Sport Golf

Sunday 22 April 2018

I didn't want to be there, admits Holywood star

Bernie McGuire in Singapore

In what is a huge boost for the European Tour, Rory McIlroy has quit being a full-time member of the US Tour.

The news will come as a shock in America, particularly as McIlroy had enjoyed such a fine start to his Stateside career this year.

The 21-year-old became one of the Tour's poster boys following his final-round 62 at the Quail Hollow Championship in May, which won him his first US title.

Explaining his decision, McIlroy said: "I found myself in America last year, especially during the FedEx Cup play-off series, just not wanting to be there. I switched on the Golf Channel and watched the European Masters in Switzerland and thought to myself, 'I would rather be there'.

"Sometimes you feel as though you have to be in America just to play the mandatory 15, and at the start of this year, that was something I really wanted to do. I did that but I also realised it wasn't for me, but it doesn't mean to say that I don't want to play full time in the States again."

McIlroy sought a special meeting last Sunday in Shanghai to advise US Tour commissioner Tim Finchem that he would not be renewing his membership.

News of the Holywood golfer's decision comes soon after Germany's Martin Kaymer indicated, as reigning US PGA champion, he would not be taking up US Tour membership.

World No 1 Lee Westwood, reiterated last week that he would not be enticed to rejoining.

It was 12 months ago in Hong Kong when McIlroy expressed his joy in advising he was to join the US Tour from January 1.

"The two best players in the world at the moment are not going to join the US Tour next year," said the world No 9 yesterday. "It's a great time for European golf."

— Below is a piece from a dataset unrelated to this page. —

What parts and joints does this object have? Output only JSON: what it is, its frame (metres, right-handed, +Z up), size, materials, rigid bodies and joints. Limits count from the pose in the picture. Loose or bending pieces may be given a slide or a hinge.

McIlroy made his choice after taking advice from Westwood. Just like the Englishman, McIlroy has been put off by the end-of-season play-offs, which entail the PGA Tour pros playing up to four events in five weeks.

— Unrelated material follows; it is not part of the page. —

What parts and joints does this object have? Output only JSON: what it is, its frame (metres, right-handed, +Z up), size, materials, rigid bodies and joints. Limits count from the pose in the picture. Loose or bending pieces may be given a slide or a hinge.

The series does boast a collective purse of almost $70m (€50m), but that is evidently not enough to entice McIlroy.

"The FedEx Cup is only about money and you shouldn't just be going over to play thinking about how much you can make," said McIlroy. "I needed a break after the USPGA (in August), but had only one week. There is no flexibility in your schedule as the FedEx forces you to appear at those events. I didn't like that."

Apart from the Majors and World Golf Championship events, McIlroy will play only a handful of US events. He will be adding a couple more European stops to his calendar, although he is planning to cut his schedule from 30 events to 22 or 23.

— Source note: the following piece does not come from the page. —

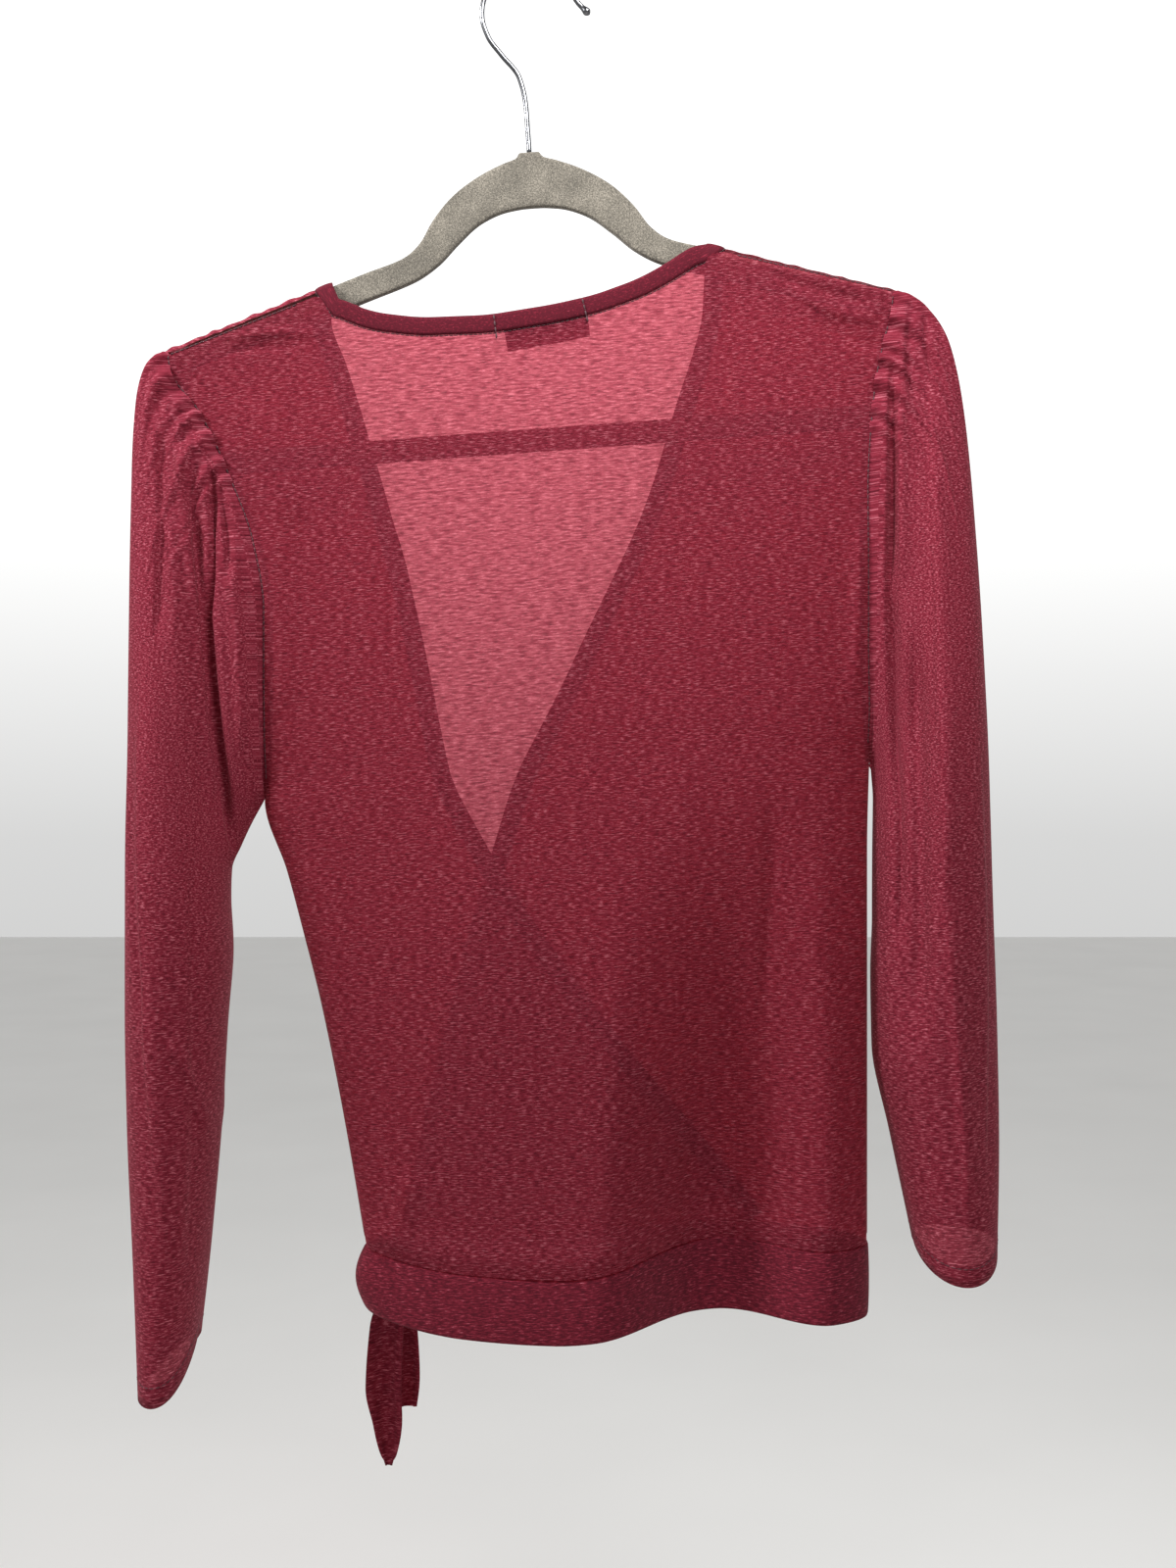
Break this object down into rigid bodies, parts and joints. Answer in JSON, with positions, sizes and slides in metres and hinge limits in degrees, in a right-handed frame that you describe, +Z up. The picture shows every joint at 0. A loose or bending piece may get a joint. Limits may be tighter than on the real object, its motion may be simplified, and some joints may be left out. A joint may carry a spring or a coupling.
{
  "type": "long sleeve knit top on a hanger",
  "caption": "Wrap-front knit top with long gathered sleeves and a side-tied waistband, hanging open at neck, cuffs and hem on a slim flocked hanger with a wire hook.",
  "frame": {"origin": "inside top of the hanger's hook, where a rail carries it", "axes": "+Z up, +X towards the wearer's right sleeve, +Y towards the garment's front; the back of the garment faces -Y"},
  "size_m": [0.467, 0.0934, 0.8162],
  "materials": {
    "heathered_knit": "fine heathered jersey, matt and slightly sheer",
    "woven_label": "plain woven patch, matt",
    "grey_velvet": "short flocked nap",
    "chrome_wire": "polished"
  },
  "bodies": {
    "root": {"back": "heathered_knit", "front_left": "heathered_knit", "front_right": "heathered_knit", "sleeve_left": "heathered_knit", "sleeve_right": "heathered_knit", "neck_binding": "heathered_knit", "neck_label": "woven_label", "waistband": "heathered_knit", "tie_knot": "heathered_knit", "tie_tail_long": "heathered_knit", "tie_tail_short": "heathered_knit", "hanger_body": "grey_velvet", "hanger_hook": "chrome_wire"}
  },
  "joints": []
}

"If you're not playing well in the States it can be a lonely place," he said. "But if you're not playing well on the European Tour you still have plenty of mates to hang out with.

"Holly (his girlfriend) also has another two years at university and we have two dogs, a nice house and I love my life back in Ireland. I don't ever want to give that up."

McIlroy was in Singapore yesterday for a corporate outing but then headed home to Ireland for a week's break rather than contest Thursday's co-sanctioned Barclays Singapore Open.